What the task requires ▸ In the listing below, find the line containing "The whole vessel" and the line containing "bpy.data.objects.remove(obj)". Repeat exactly those two lines and every line between them, nothing more.
- - - - - - -
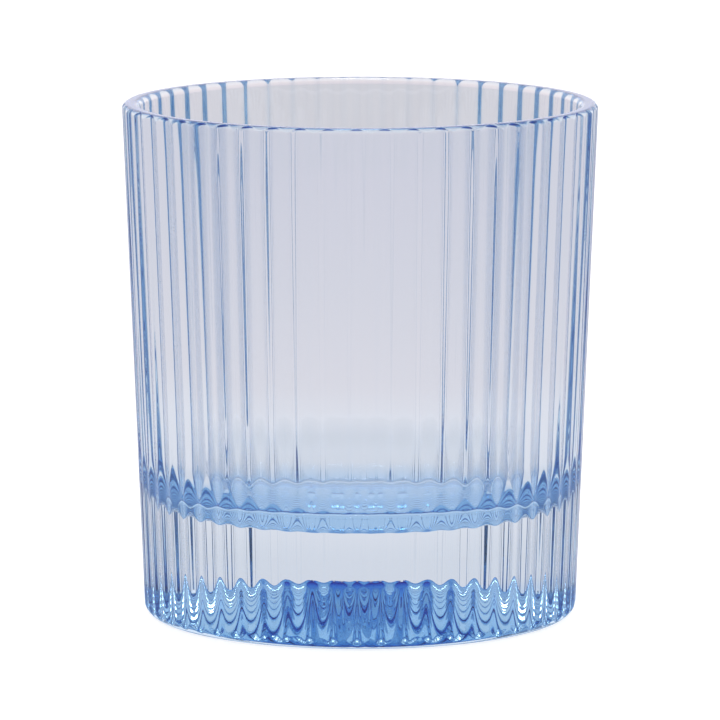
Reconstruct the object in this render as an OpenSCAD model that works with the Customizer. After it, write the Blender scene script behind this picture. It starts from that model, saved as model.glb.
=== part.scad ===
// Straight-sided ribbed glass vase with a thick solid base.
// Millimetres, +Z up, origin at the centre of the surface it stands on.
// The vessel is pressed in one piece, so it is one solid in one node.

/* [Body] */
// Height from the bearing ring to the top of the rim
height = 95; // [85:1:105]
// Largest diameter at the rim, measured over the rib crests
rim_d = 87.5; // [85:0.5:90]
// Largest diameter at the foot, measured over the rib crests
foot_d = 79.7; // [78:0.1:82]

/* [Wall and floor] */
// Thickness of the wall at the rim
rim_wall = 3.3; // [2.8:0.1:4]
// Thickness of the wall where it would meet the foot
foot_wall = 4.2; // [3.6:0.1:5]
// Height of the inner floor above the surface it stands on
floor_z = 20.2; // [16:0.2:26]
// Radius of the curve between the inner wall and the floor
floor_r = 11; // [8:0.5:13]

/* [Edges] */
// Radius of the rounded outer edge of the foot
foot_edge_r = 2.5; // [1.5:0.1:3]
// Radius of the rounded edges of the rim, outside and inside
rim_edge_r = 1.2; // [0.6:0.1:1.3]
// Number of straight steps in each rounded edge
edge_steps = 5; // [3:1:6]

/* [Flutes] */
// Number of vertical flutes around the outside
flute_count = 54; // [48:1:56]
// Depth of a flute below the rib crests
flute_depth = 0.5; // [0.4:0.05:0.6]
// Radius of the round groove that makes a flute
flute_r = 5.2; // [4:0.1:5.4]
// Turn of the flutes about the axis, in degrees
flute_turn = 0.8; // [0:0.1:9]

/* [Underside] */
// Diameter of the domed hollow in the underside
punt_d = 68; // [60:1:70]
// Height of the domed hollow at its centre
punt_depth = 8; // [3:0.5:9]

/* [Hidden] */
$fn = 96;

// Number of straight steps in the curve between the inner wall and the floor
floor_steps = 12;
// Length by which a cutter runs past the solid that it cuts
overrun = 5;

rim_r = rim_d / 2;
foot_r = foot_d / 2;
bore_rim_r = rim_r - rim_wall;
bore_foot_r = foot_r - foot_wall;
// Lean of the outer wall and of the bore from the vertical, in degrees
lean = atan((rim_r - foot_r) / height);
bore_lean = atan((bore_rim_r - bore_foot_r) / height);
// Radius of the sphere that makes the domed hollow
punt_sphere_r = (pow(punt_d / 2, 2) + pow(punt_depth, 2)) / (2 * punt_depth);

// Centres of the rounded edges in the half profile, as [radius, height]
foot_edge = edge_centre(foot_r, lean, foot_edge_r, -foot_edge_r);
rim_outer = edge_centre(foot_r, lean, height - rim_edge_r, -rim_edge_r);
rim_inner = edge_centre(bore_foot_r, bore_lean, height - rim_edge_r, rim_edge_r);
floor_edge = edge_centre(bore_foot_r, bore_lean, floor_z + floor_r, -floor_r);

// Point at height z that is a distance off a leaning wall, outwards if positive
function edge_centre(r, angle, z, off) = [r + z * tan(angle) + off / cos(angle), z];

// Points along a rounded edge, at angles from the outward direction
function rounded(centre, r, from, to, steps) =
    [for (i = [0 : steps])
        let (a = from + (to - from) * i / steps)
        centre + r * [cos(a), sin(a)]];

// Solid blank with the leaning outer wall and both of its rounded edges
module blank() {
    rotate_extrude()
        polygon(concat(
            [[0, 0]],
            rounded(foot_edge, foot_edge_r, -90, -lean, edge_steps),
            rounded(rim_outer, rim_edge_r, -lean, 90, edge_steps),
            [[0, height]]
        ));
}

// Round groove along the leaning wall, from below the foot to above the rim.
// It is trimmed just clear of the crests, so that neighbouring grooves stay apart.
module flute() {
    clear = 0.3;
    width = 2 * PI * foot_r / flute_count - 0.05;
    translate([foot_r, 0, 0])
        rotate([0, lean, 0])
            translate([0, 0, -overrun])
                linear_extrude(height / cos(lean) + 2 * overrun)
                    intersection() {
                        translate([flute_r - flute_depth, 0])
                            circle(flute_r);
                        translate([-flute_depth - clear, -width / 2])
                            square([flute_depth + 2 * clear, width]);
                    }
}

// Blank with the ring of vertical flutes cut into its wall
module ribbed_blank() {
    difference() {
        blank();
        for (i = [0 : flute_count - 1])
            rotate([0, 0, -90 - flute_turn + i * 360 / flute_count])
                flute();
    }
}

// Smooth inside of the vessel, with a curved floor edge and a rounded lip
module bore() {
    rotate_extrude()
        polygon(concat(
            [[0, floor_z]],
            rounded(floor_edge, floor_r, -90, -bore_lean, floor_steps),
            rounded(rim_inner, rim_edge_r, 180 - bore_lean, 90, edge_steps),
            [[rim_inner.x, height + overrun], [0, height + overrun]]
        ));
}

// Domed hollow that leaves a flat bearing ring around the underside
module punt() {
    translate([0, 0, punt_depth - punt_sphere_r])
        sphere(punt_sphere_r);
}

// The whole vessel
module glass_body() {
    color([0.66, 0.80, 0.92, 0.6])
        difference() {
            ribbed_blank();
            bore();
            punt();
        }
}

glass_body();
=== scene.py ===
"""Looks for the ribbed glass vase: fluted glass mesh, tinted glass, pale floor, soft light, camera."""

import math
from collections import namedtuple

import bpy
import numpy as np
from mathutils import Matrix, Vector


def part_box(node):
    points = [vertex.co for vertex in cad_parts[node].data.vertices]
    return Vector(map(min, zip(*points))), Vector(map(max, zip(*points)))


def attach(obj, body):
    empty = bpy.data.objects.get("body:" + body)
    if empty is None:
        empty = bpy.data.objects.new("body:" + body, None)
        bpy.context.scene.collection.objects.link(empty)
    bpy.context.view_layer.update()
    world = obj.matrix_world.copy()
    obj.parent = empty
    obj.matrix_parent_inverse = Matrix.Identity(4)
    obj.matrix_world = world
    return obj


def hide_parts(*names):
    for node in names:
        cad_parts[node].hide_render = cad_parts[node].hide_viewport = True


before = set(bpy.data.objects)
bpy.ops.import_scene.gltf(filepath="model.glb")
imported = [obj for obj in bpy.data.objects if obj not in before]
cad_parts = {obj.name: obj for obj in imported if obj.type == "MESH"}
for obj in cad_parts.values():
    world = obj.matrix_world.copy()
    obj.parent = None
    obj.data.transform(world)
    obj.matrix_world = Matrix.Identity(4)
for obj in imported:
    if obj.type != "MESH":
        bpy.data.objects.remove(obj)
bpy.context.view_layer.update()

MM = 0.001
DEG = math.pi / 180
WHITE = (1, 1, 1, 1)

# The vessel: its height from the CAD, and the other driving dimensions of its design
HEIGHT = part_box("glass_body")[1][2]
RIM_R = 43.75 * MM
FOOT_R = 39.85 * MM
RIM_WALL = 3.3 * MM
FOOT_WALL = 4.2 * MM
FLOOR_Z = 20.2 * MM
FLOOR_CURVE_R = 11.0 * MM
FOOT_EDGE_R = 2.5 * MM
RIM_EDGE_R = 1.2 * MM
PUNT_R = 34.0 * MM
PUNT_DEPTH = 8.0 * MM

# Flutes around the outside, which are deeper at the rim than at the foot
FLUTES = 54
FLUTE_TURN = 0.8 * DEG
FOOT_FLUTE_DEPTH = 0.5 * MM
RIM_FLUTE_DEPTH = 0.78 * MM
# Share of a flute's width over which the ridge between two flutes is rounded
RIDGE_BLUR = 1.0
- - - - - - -
Response below ▸
// The whole vessel
module glass_body() {
    color([0.66, 0.80, 0.92, 0.6])
        difference() {
            ribbed_blank();
            bore();
            punt();
        }
}

glass_body();
=== scene.py ===
"""Looks for the ribbed glass vase: fluted glass mesh, tinted glass, pale floor, soft light, camera."""

import math
from collections import namedtuple

import bpy
import numpy as np
from mathutils import Matrix, Vector


def part_box(node):
    points = [vertex.co for vertex in cad_parts[node].data.vertices]
    return Vector(map(min, zip(*points))), Vector(map(max, zip(*points)))


def attach(obj, body):
    empty = bpy.data.objects.get("body:" + body)
    if empty is None:
        empty = bpy.data.objects.new("body:" + body, None)
        bpy.context.scene.collection.objects.link(empty)
    bpy.context.view_layer.update()
    world = obj.matrix_world.copy()
    obj.parent = empty
    obj.matrix_parent_inverse = Matrix.Identity(4)
    obj.matrix_world = world
    return obj


def hide_parts(*names):
    for node in names:
        cad_parts[node].hide_render = cad_parts[node].hide_viewport = True


before = set(bpy.data.objects)
bpy.ops.import_scene.gltf(filepath="model.glb")
imported = [obj for obj in bpy.data.objects if obj not in before]
cad_parts = {obj.name: obj for obj in imported if obj.type == "MESH"}
for obj in cad_parts.values():
    world = obj.matrix_world.copy()
    obj.parent = None
    obj.data.transform(world)
    obj.matrix_world = Matrix.Identity(4)
for obj in imported:
    if obj.type != "MESH":
        bpy.data.objects.remove(obj)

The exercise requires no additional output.